The life-sentence nature of psychiatric detention – at the complete discretion of a psychiatrist without any recourse to independent review or appeal – represented abuse of a fundamental right to freedom and choice unseen in any other realm of society. The institutionalisation and emotional subservience of inpatients was a sad and inevitable consequence.

This system was ingrained throughout all aspects of society: government policy, the legislative system, the psychiatric care system, and was reinforced by public beliefs and attitudes.

The nature of inpatient mental-health care has changed fundamentally since then. Involuntary detention of people with mental-health difficulties is now much less likely, and where it occurs is governed by legislative procedures, which guarantee necessity and the right of appeal and review.

Reading this account reminds us of the failures of the past but, more importantly, provides us with a renewed momentum to ensure these mistakes are not repeated. Changes to legislation, policy and service delivery are not enough. A fundamental shift in public attitudes is required.
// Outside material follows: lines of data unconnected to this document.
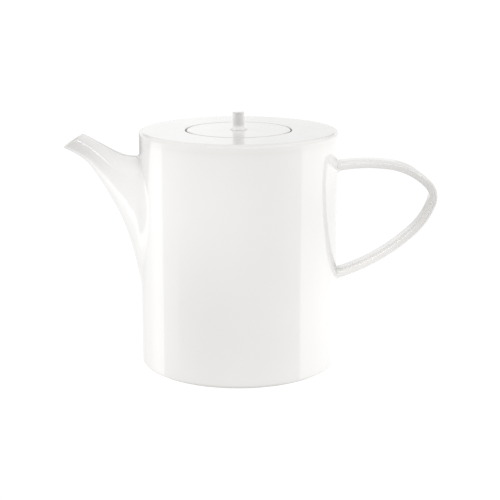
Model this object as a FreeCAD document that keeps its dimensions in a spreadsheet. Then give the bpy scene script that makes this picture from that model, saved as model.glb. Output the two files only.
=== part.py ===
"""Coffee pot in white glazed porcelain: straight round body, sail-shaped spout, ribbon handle
and a flush lid with a pin knob.

Frame: millimetres, +Z up, origin on the body's axis in the plane that the foot stands on.
The spout points along -X and the handle along +X, so XZ is the plane of symmetry.
"""
import FreeCAD, Part
import math
import os
import re

import Sketcher

PARTS_FOLDER = "parts"

# Driving dimensions (millimetres and degrees), each one a named cell of the spreadsheet.
DIMENSIONS = {
    # body
    "body_radius": 60.0,
    "body_height": 144.5,
    "wall_thickness": 4.0,
    "base_edge_radius": 1.5,
    "wall_start": 1.0,
    # floor and foot
    "foot_height": 3.0,
    "foot_outer_radius": 57.5,
    "foot_width": 5.5,
    "foot_edge_radius": 0.6,
    "floor_thickness": 4.5,
    # top plate and seat
    "plate_thickness": 4.5,
    "rim_radius": 2.2,
    "mouth_radius": 32.2,
    "mouth_edge_radius": 0.7,
    "seat_inner_radius": 27.5,
    "seat_outer_radius": 38.0,
    "seat_thickness": 3.5,
    # lid
    "lid_radius": 31.3,
    "lid_gap": 0.3,
    "lid_edge_radius": 0.7,
    "skirt_radius": 26.9,
    "skirt_wall": 3.2,
    "skirt_depth": 14.0,
    # knob
    "knob_radius": 3.6,
    "knob_height": 10.8,
    "knob_foot_height": 0.6,
    "knob_flare": 1.7,
    "knob_flare_round": 1.6,
    "knob_edge_radius": 0.4,
    # handle ribbon
    "ribbon_width": 13.0,
    "ribbon_thickness": 5.2,
    "ribbon_corner": 1.8,
    "handle_start_x": 56.5,
    "handle_start_z": 121.7,
    "handle_start_rise": 12.5,
    # spout: its bore runs on past the lip, along the rise, so that it cuts the end open
    "spout_wall": 3.0,
    "spout_tip_wall": 2.2,
    "lip_overrun": 3.0,
    "lip_rise": 27.6,
    # spout sections: how keeled they are below, and how far down they are widest
    "root_keel": 0.9,
    "root_shoulder": 0.3,
    "lip_shoulder": 0.5,
}

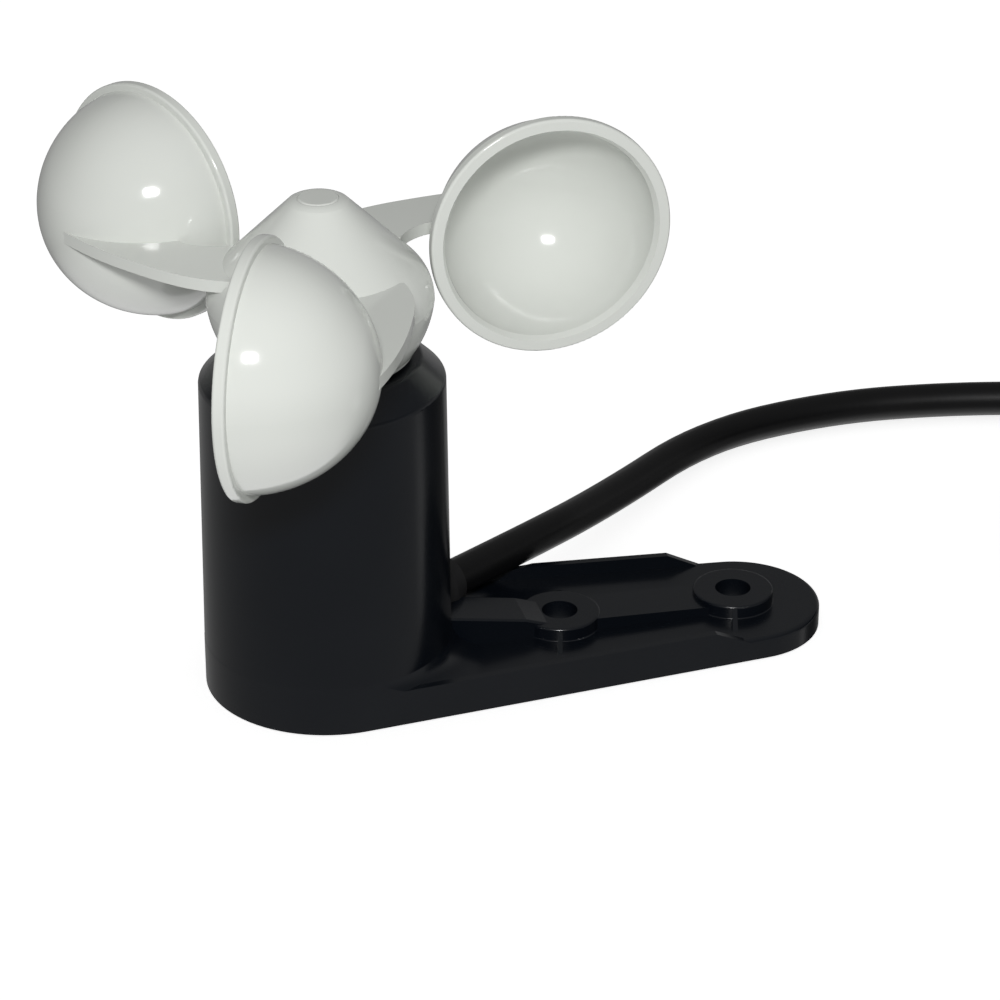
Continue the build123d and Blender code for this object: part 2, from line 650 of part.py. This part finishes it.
def cable_end(gap_end, layer):
    """The stripped cores past the jacket's end and the ferrules crimped on them."""
    cores, ferrules = [], []
    for offset in (-1.3, 1.3):
        z = 2 * layer + 1.25
        core, end = core_arc(offset, gap_end, 26.0, 0.95, z)
        cores.append(core)
        ferrule, _ = core_arc(offset, end, 9.0, 1.2, z)
        ferrules.append(ferrule)
    return cores, ferrules


# ---- write every node ----
shell = housing()
save("housing", shell)
save("bottom_cover", bottom_cover())
save("cover_gasket", cover_gasket())
save_group("cover_screws", cover_screws())
save("cable_grommet", cable_grommet(shell))
save("cable_clamp", cable_clamp())
save_group("clamp_screws", clamp_screws())
save("circuit_board", circuit_board())
save_group("board_screws", board_screws())
save("reed_switch", reed_switch())
save("terminal_block", terminal_block())
save_group("terminal_screws", terminal_screws())
save_group("core_wires", core_wires())

for name, z in (("upper", UPPER_BEARING_Z), ("lower", LOWER_BEARING_Z)):
    save(f"{name}_bearing_outer_race", outer_race(z))
    save(f"{name}_bearing_inner_race", inner_race(z))
    save_group(f"{name}_bearing_balls", balls(z))
save_group("bearing_shields", bearing_shields())
save("bearing_retainer", ring(BEARING_R, 5.7, BEARING_TUBE_Z, LOWER_BEARING_Z))

save("shaft", shaft())
save("shaft_spacer", ring(3.6, SHAFT_R, LOWER_BEARING_Z + BEARING_W, UPPER_BEARING_Z))
save("shaft_collar", ring(3.6, SHAFT_R, UPPER_BEARING_Z + BEARING_W, 69.0))
save("shaft_circlip", shaft_circlip())
save("magnet_carrier", magnet_carrier())
save_group("sensor_magnets", sensor_magnets())

arm_cutters = [Rot(0, 0, angle) * arm() for angle in CUP_ANGLES.values()]
save("rotor_hub", rotor_hub(arm_cutters))
save("hub_cap", hub_cap())
save("hub_screw", hub_screw())
save("hub_washer", hub_washer())
one_cup = cup()
for name, angle in CUP_ANGLES.items():
    save(name, Rot(0, 0, angle) * one_cup)

cable, cable_tube_length = sensor_cable()
last_turn = layer_turns(cable_tube_length)
print("last turn", round(last_turn, 3))
coil, gap_end, layer = cable_coil(last_turn)
tie = coil_tie()
cores, ferrules = cable_end(gap_end, layer)
save("cable_coil", coil - tie)
save("coil_tie", tie)
save("sensor_cable", cable - coil)
save_group("cable_cores", cores)
save_group("core_ferrules", ferrules)
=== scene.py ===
from math import cos, pi, radians, sin, sqrt

import bpy
from mathutils import Matrix, Vector


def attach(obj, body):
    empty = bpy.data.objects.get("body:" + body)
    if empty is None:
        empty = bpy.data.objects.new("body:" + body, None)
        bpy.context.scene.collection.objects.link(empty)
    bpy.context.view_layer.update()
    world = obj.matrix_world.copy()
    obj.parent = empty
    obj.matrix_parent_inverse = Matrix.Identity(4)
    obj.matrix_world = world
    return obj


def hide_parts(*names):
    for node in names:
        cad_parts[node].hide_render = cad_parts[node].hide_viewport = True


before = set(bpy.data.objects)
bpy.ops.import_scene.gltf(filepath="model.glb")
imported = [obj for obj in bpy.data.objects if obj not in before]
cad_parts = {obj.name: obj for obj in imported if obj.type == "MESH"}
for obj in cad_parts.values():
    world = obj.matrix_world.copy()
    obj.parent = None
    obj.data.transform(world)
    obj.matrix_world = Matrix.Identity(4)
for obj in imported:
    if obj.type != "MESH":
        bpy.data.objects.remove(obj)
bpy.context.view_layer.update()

# ---- the camera ----
# A long lens, held above the cups, looks down on the sensor from the front and a little from the left.
# sight is where it looks, side is its right-hand side, and head is its upper side.
sight = Vector((0.2231551, 0.8570524, -0.4643954))
side = Vector((0.9677340, -0.2519739, 0.0))
head = side.cross(sight)
view = bpy.data.cameras.new("view")
view.sensor_width = 36.0
view.lens = 138.865
view.clip_start = 0.01
camera = bpy.data.objects.new("camera", view)
camera.matrix_world = Matrix.Translation((-0.115461, -0.559282, 0.332206)) @ Matrix(
    (side, head, -sight)).transposed().to_4x4()
bpy.context.collection.objects.link(camera)
bpy.context.scene.camera = camera

# ---- the signal cable ----
# A round black two-core cable, 6.5 mm thick and 2 m long, leaves the wall low down, falls to the
# floor in a long loose curve, and is wound up as a round coil in three layers.
# The route's first points are those of the drawing. The coil's turns are a little over a jacket apart.
CABLE_R = 0.00325
PITCH = 0.0066
COIL_R = 0.036
COIL_CENTRE = Vector((0.1772, 0.0001, CABLE_R))
ENTRY = radians(52)
LAST_TURN = 0.659
TURN_POINTS = 24
SHIFT = 1 / 9
SWELL = 0.0028
cable_line = [
    (0.00876, 0.0, 0.010),
    (0.0389, 0.0181, 0.010),
    (0.0608, 0.0391, 0.0056),
    (0.0863, 0.0632, 0.00325),
    (0.1134, 0.0690, 0.00325),
    (0.1384, 0.0667, 0.00325),
    (0.1638, 0.0600, 0.00325),
    (0.1872, 0.0515, 0.00325),
]
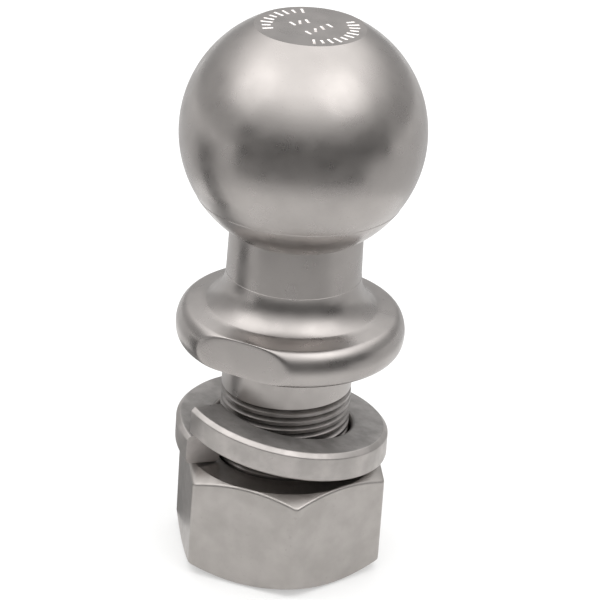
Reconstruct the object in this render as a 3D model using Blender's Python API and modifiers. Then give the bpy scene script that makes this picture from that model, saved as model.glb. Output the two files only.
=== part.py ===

Mental-health awareness must become a core part of the school curriculum, and ongoing professional training is needed to tackle the negative beliefs among clinicians, policy makers and health managers. Encouraging people to talk about their distress and seek help when they require it is imperative.

Mistakes of the past are easy to acknowledge but harder to rectify. Acknowledging our own experiences and fears about mental health, confronting our biases and educating ourselves on the true nature of mental health and wellbeing is essential.